The actually useful part of this method though, is not only do I now have an equation that could be used in the future, but we can give experimental bounds on the accuracy of this number.

By also graphing the residues of my fit, we can see that in the range of about 0.15 to 0.55, which contains most districts and definitely FiM, the residues almost never exceed 5, and the outliers as far as I can tell are often very small districts like Indiana and North Carolina which will naturally have more variation from the usual distribution because of their small numbers.

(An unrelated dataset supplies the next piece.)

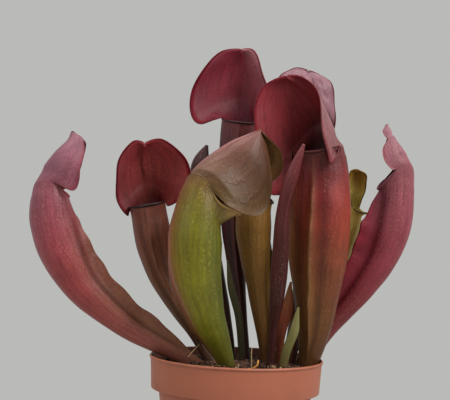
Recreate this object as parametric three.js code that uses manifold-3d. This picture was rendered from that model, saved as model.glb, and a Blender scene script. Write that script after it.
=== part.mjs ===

I attached my spreadsheet (which contains a lot of my ‘scratch work’ for lack of a better word) with the graph of all points as a paper: https://www.chiefdelphi.com/media/papers/3360

Redoing this method after week five again gives 63 points will be necessary, though slightly on the lower end (i.e. maybe even a couple of teams with exactly 62 get in) so I think it’s safe to lower the likely variation to within a point or two.